This archived news story is available only for your personal, non-commercial use. Information in the story may be outdated or superseded by additional information. Reading or replaying the story in its archived form does not constitute a republication of the story.
PROVO — It's been six weeks since Utah State University basketball player Danny Berger collapsed during a practice. As shocking as it was to see someone so physically fit succumb to a cardiac problem, it has happened again to another Utah athlete: 11-year-old Alan Zapata.
Zapata is still in a coma at Primary Children's Medical Center after suffering a cardiac arrest four days ago during an indoor soccer game. His family has said he didn't have any pre-existing conditions, and they're still waiting to hear what caused him to collapse.
"Now that I see him in bed, I just feel like I should have spent more time with him," said friend Benjamin Ortiz.
Alan asked to be subbed out during the game during the game, saying he had a headache.
"And then he went down, started breathing fast, and then suddenly stopped breathing at all," said coach Ludwig Sanchez.
He had gone into cardiac arrest. Coaches performed CPR until paramedics arrived. He was taken to the emergency before being airlifted to Primary Children's Medical Center.
Now that I see him in bed, I just feel like I should have spent more time with him.
"I've been here ever since the first three days, day and night," Sanchez said.
Without a concrete answer, teammates, friends and family must wait.
More tests will come Monday, but each one is another bill that his family cannot afford. Alan doesn't have medical insurance. But he does have a community of strong support.
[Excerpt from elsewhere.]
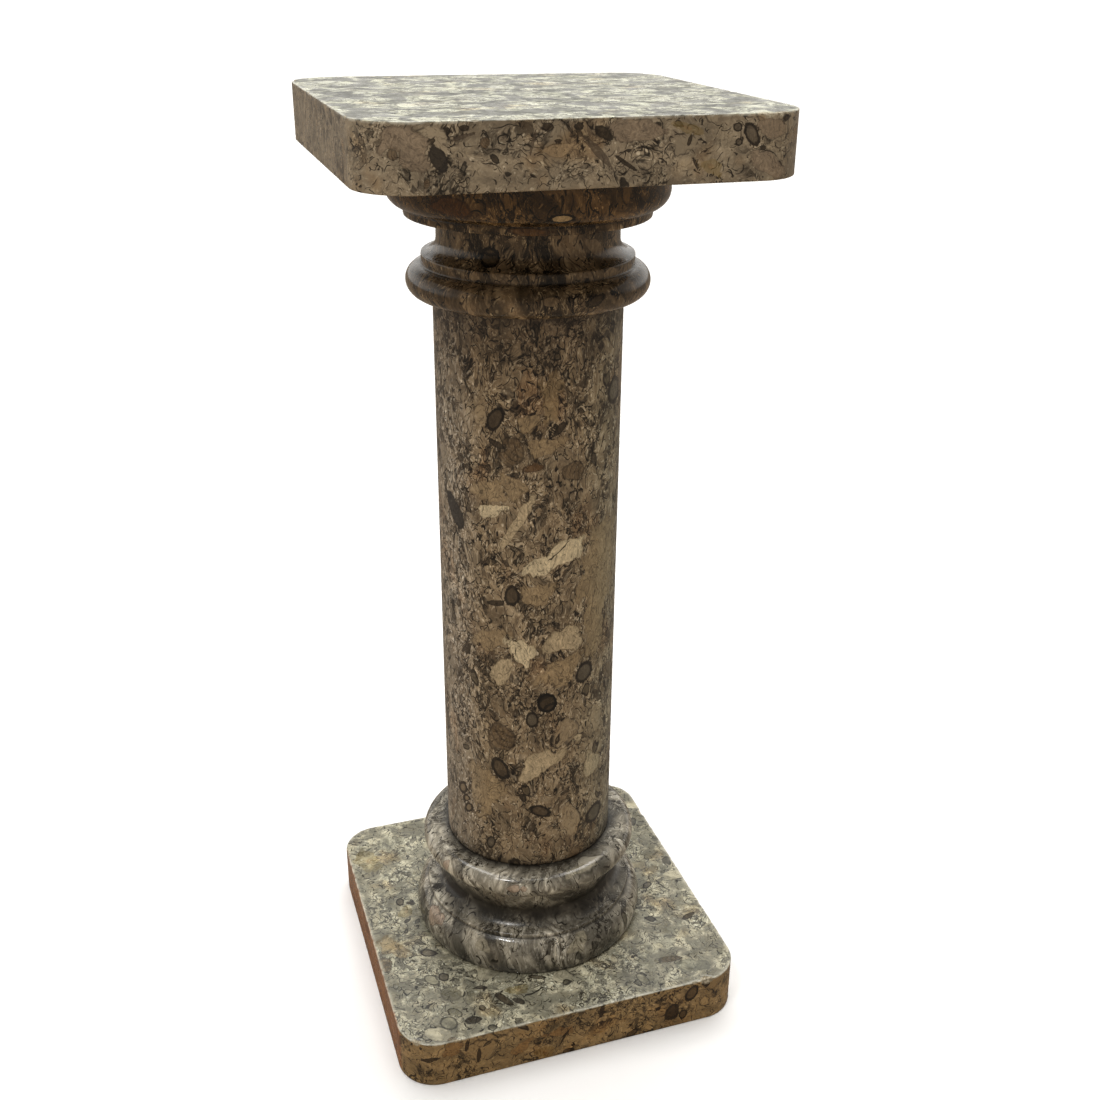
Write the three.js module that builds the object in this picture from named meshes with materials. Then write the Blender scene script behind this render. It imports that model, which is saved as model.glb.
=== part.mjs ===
import * as THREE from 'three';

// Marble pedestal in five stacked pieces: a square plinth, a turned base, a round shaft,
// a turned capital and a square top slab. Millimetres, +Z up, standing on z = 0.

// Square slabs
const plinthSide = 300;
const plinthThickness = 44.4;
const plinthCornerRadius = 32;
const topSlabSide = 300;
const topSlabThickness = 42.5;
const topSlabCornerRadius = 38;
const arrisWidth = 1.6;

// Base, from the plinth up: lower torus, fillet, cove, neck, upper torus
const lowerTorusRadius = 102.4;
const lowerTorusBulge = 16.2;
const lowerTorusHalfHeight = 22;
const lowerTorusWidestHeight = 11;
const baseFilletRadius = 91.5;
const baseFilletHeight = 3.6;
const baseCoveRadius = 15;
const baseNeckHeight = 23.4;
const upperTorusRadius = 94.2;
const upperTorusBulge = 10.3;

// Shaft
const shaftRadius = 72.1;
const shaftLength = 479.4;

// Capital, from the shaft up: torus, fillet, cove, neck, lip, ovolo, drum
const capitalTorusRadius = 91.6;
const capitalTorusBulge = 11.5;
const capitalFilletRadius = 79.7;
const capitalFilletHeight = 8;
const capitalCoveRadius = 11.4;
const capitalNeckHeight = 16.9;
const lipRadius = 91.5;
const lipHeight = 6.1;
const lipRounding = 1.2;
const ovoloRadius = 13.5;
const drumRadius = 104.3;
const drumHeight = 20.4;

// Fineness of the facets
const turnSides = 60;
const torusSteps = 10;
const coveSteps = 6;
const roundingSteps = 2;
const cornerSteps = 8;

function stone(red, green, blue, roughness) {
  const color = new THREE.Color().setRGB(red, green, blue, THREE.SRGBColorSpace);
  return new THREE.MeshStandardMaterial({ color, roughness, metalness: 0 });
}

// Points of an elliptical arc in the profile's plane: x is the radius and y the height
function arc(centre, reach, startDegrees, endDegrees, steps) {
  const points = [];
  for (let step = 0; step <= steps; step += 1) {
    const degrees = startDegrees + ((endDegrees - startDegrees) * step) / steps;
    const angle = THREE.MathUtils.degToRad(degrees);
    points.push(new THREE.Vector2(
      centre.x + reach.x * Math.cos(angle),
      centre.y + reach.y * Math.sin(angle),
    ));
  }
  return points;
}

// Turns an open profile, listed from the bottom up, into a solid around +Z
function turned(profile) {
  const bottom = new THREE.Vector2(0, profile[0].y);
  const top = new THREE.Vector2(0, profile[profile.length - 1].y);
  const geometry = new THREE.LatheGeometry([bottom, ...profile, top], turnSides);
  geometry.rotateX(Math.PI / 2);
  return geometry;
}

// A square slab with round corners and a small chamfer along both faces
function slab(side, thickness, cornerRadius) {
  const half = side / 2;
  const inner = half - cornerRadius;
  const outline = new THREE.Shape();
  outline.moveTo(half, -inner);
  outline.absarc(inner, inner, cornerRadius, 0, Math.PI / 2);
  outline.absarc(-inner, inner, cornerRadius, Math.PI / 2, Math.PI);
  outline.absarc(-inner, -inner, cornerRadius, Math.PI, 1.5 * Math.PI);
  outline.absarc(inner, -inner, cornerRadius, 1.5 * Math.PI, 2 * Math.PI);
  const geometry = new THREE.ExtrudeGeometry(outline, {
    depth: thickness - 2 * arrisWidth,
    curveSegments: cornerSteps,
    bevelEnabled: true,
    bevelSegments: 1,
    bevelSize: arrisWidth,
    bevelThickness: arrisWidth,
    bevelOffset: -arrisWidth,
  });
  geometry.translate(0, 0, arrisWidth);
  return geometry;
}

// A half-round moulding that starts at a given height and stands out to a given radius
function torus(radius, bulge, height) {
  const centre = new THREE.Vector2(radius - bulge, height + bulge);
  return arc(centre, new THREE.Vector2(bulge, bulge), -90, 90, torusSteps);
}

// A hollow quarter-round from a fillet's upper edge in to the neck
function cove(filletRadius, radius, height) {
  const centre = new THREE.Vector2(filletRadius, height + radius);
  return arc(centre, new THREE.Vector2(radius, radius), 270, 180, coveSteps);
}

function baseProfile() {
  const centre = new THREE.Vector2(lowerTorusRadius - lowerTorusBulge, lowerTorusWidestHeight);
  const reach = new THREE.Vector2(lowerTorusBulge, lowerTorusHalfHeight);
  const footAngle = -THREE.MathUtils.radToDeg(Math.asin(lowerTorusWidestHeight / lowerTorusHalfHeight));
  const topAngle = THREE.MathUtils.radToDeg(Math.acos((baseFilletRadius - centre.x) / lowerTorusBulge));
  const lowerTorus = arc(centre, reach, footAngle, topAngle, torusSteps);
  const filletTop = lowerTorus[torusSteps].y + baseFilletHeight;
  const neckBottom = filletTop + baseCoveRadius;
  const neckTop = neckBottom + baseNeckHeight;
  return [
    ...lowerTorus,
    ...cove(baseFilletRadius, baseCoveRadius, filletTop),
    new THREE.Vector2(baseFilletRadius - baseCoveRadius, neckTop),
    ...torus(upperTorusRadius, upperTorusBulge, neckTop),
  ];
}

function capitalProfile() {
  const filletBottom = 2 * capitalTorusBulge;
  const filletTop = filletBottom + capitalFilletHeight;
  const neckBottom = filletTop + capitalCoveRadius;
  const lipBottom = neckBottom + capitalNeckHeight;
  const lipTop = lipBottom + lipHeight;
  const ovoloTop = lipTop + ovoloRadius;
  const lipRound = new THREE.Vector2(lipRadius - lipRounding, lipBottom + lipRounding);
  const ovoloCentre = new THREE.Vector2(drumRadius - ovoloRadius, ovoloTop);
  return [
    ...torus(capitalTorusRadius, capitalTorusBulge, 0),
    new THREE.Vector2(capitalFilletRadius, filletBottom),
    ...cove(capitalFilletRadius, capitalCoveRadius, filletTop),
    new THREE.Vector2(capitalFilletRadius - capitalCoveRadius, lipBottom),
    ...arc(lipRound, new THREE.Vector2(lipRounding, lipRounding), -90, 0, roundingSteps),
    new THREE.Vector2(lipRadius, lipTop),
    ...arc(ovoloCentre, new THREE.Vector2(ovoloRadius, ovoloRadius), -90, 0, coveSteps),
    new THREE.Vector2(drumRadius, ovoloTop + drumHeight),
  ];
}

function profileHeight(profile) {
  return profile[profile.length - 1].y - profile[0].y;
}

function shaftProfile() {
  return [new THREE.Vector2(shaftRadius, 0), new THREE.Vector2(shaftRadius, shaftLength)];
}

// Every piece rests on the one before it
const pieces = [
  {
    name: 'plinth',
    geometry: slab(plinthSide, plinthThickness, plinthCornerRadius),
    height: plinthThickness,
    material: stone(0.45, 0.41, 0.33, 0.45),
  },
  {
    name: 'base',
    geometry: turned(baseProfile()),
    height: profileHeight(baseProfile()),
    material: stone(0.33, 0.3, 0.25, 0.3),
  },
  {
    name: 'shaft',
    geometry: turned(shaftProfile()),
    height: shaftLength,
    material: stone(0.38, 0.31, 0.23, 0.35),
  },
  {
    name: 'capital',
    geometry: turned(capitalProfile()),
    height: profileHeight(capitalProfile()),
    material: stone(0.33, 0.3, 0.25, 0.3),
  },
  {
    name: 'top_slab',
    geometry: slab(topSlabSide, topSlabThickness, topSlabCornerRadius),
    height: topSlabThickness,
    material: stone(0.45, 0.41, 0.33, 0.45),
  },
];

const pedestal = new THREE.Group();
let level = 0;
for (const piece of pieces) {
  const mesh = new THREE.Mesh(piece.geometry, piece.material);
  mesh.name = piece.name;
  mesh.position.z = level;
  pedestal.add(mesh);
  level += piece.height;
}

export default pedestal;
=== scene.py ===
import math

import bpy
import numpy as np
from mathutils import Matrix, Vector


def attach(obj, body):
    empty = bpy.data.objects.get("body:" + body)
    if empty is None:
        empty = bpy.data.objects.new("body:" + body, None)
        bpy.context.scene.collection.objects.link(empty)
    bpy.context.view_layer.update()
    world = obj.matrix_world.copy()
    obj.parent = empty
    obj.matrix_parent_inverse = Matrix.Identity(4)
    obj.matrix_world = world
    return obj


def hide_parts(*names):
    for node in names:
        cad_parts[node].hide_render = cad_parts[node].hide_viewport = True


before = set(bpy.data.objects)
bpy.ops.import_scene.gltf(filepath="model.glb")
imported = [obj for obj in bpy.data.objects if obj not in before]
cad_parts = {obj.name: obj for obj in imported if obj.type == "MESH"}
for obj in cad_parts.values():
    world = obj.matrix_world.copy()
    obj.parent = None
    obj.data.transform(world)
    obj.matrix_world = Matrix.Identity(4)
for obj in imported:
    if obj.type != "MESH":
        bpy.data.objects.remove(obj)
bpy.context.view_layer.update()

mm = 0.001
print('Marble pedestal: frame loaded,', len(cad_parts), 'nodes')


# Meshes. Every piece is a closed grid of rings, from the middle of its underside, up its outside,
# to the middle of its top, with one point at each pole.

def intoScene(name, data):
    thing = bpy.data.objects.new(name, data)
    bpy.context.scene.collection.objects.link(thing)
    return thing


def writeField(mesh, label, values, kind='FLOAT', part='value'):
    field = mesh.attributes.new(name=label, type=kind, domain='POINT')
    field.data.foreach_set(part, values.astype(np.float32).reshape(-1))


def closedMesh(name, rings, bottom, top, fields):
    # rings is rows x columns x 3, counterclockwise seen from above; the faces point outwards
    rows, columns = rings.shape[:2]
    points = np.concatenate([rings.reshape(-1, 3), [bottom, top]]).astype(np.float32)
    here = np.arange(columns)
    following = (here + 1) % columns
    row = np.arange(rows - 1)[:, None] * columns
    quads = np.stack([row + here, row + following, row + columns + following, row + columns + here], -1)
    last = (rows - 1) * columns
    bottomPole = np.full(columns, rows * columns)
    fans = np.concatenate([
        np.stack([bottomPole, following, here], -1),
        np.stack([last + here, last + following, bottomPole + 1], -1),
    ])
    corners = np.concatenate([quads.reshape(-1), fans.reshape(-1)]).astype(np.int32)
    sizes = np.concatenate([np.full(quads.size // 4, 4), np.full(len(fans), 3)]).astype(np.int32)
    mesh = bpy.data.meshes.new(name)
    mesh.vertices.add(len(points))
    mesh.vertices.foreach_set('co', points.reshape(-1))
    mesh.loops.add(len(corners))
    mesh.loops.foreach_set('vertex_index', corners)
    mesh.polygons.add(len(sizes))
    mesh.polygons.foreach_set('loop_start', (np.cumsum(sizes) - sizes).astype(np.int32))
    mesh.update(calc_edges=True)
    mesh.polygons.foreach_set('use_smooth', np.ones(len(sizes), dtype=bool))
    for label, values in fields.items():
        ends = [values[0].mean(), values[-1].mean()]
        writeField(mesh, label, np.concatenate([values.reshape(-1), ends]))
    mesh.validate()
    return intoScene(name, mesh)


def unevenness(turn, knots, seed):
    # Random heights between -1 and 1 at even knots round the piece, joined by cosine curves
    heights = np.random.RandomState(seed).uniform(-1, 1, knots)
    place = (turn % 1) * knots
    before = np.floor(place).astype(int) % knots
    share = 0.5 - 0.5 * np.cos(np.pi * (place - np.floor(place)))
    return heights[before] * (1 - share) + heights[(before + 1) % knots] * share


def slabOutline(spec):
    # Even steps round a square with quarter-circle corners: distance, place and outward direction
    half, corner = spec['side'] * mm / 2, spec['cornerRadius'] * mm
    run, bendLength = half - corner, math.pi * corner / 2
    quarter = 2 * run + bendLength
    along = np.arange(spec['around']) / spec['around'] * 4 * quarter
    turns = np.floor(along / quarter)
    part = along - turns * quarter
    bend = np.clip((part - run) / bendLength, 0, 1) * math.pi / 2
    x = run + corner * np.cos(bend) - np.clip(part - run - bendLength, 0, None)
    y = np.minimum(part, run) + corner * np.sin(bend)
    cosTurn, sinTurn = np.cos(turns * math.pi / 2), np.sin(turns * math.pi / 2)
    outline = np.stack([x * cosTurn - y * sinTurn, x * sinTurn + y * cosTurn], -1)
    outward = np.stack([np.cos(bend + turns * math.pi / 2), np.sin(bend + turns * math.pi / 2)], -1)
    return along, 4 * quarter, outline, outward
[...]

People interested in helping to pay for Alan's medical bills can donate at any Wells Fargo bank under the name "Utah Futbol Club Alan Zapata donation," a fund set up by friends of the family.*
* Disclaimer: ksl.com has not verified the accuracy of the information provided with respect to the account nor does ksl.com assure that the monies deposited will be applied for the benefit of the persons named as beneficiaries. If you are considering a deposit or donation you should consult your own advisors and otherwise proceed at your own risk.